A Quiet Place
Genre: Horror, Psychological
Director: John Krasinski
Star actors: Emily Blunt, John Krasinski, Millicent Simmonds
The background for A Quiet Place seems like the sort of surreal dream you might have after eating too much spicy food and watching Predator, Signs, and The Village back-to-back-to-back: Jim (John Krasinski) from The Office directs, helps write, and stars in a movie with Emily (Emily Blunt) the superficial assistant from The Devil Wears Prada, but in this film they both live in a post-apocalyptic landscape terrorized by blind creatures that attack and kill anything making the slightest sound. Krasinski and Blunt, who are married in real life, play the married couple of Lee Abbott and Evelyn Abbott who navigate this strange world while trying to protect their children and each other (All of the actors and actresses give good performances, but Emily Blunt’s acting is excellent).

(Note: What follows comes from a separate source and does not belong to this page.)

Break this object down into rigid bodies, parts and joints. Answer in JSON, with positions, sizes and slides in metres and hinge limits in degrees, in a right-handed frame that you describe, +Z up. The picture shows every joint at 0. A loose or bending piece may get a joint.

This a horror film for people who don’t really watch a lot of horror. There are only so many ways and times you can see people get sliced, diced, murdered, burned, tortured, and so forth. While there is enough horror for people who primarily want horror, the real hook is the premise of living in a world in which, for example, stepping on a single leaf can bring about a sudden fatality. Ordinary, domestic events carry the possibility of peril. Every action, no matter how small, is filled with tension because any action may summon a monster. How does such a world function and how does one function within that world? Compounding the difficulties are the Abbott’s children of various ages and Evelyn’s pregnancy. If something as simple and common as sneeze can place an adult at risk, what does one do with children or an infant?
The earlier part of the film explores how the Abbotts manage all of this. They scavenge deserted places for what they need. To keep quiet they don’t wear shoes and cover paths they commonly walk on with dirt to dampen any possible noises. All the while they try to keep some semblance of normalcy as they play board games, have dinner together, and learn new skills (note the board in the background with lines from Shakespeare’s “Sonnet 18” marked with metrical stresses above them). But their overriding concern is keeping their family safe. Their plan to keep the baby safe is as smart as it is disturbing. Their daughter is deaf—and played by a deaf actress—which presents its own challenges; among others she can’t know for sure if she is making noise or not. As a result, the family communicates primarily in sign language. There aren’t many words, so they all carry more meaning.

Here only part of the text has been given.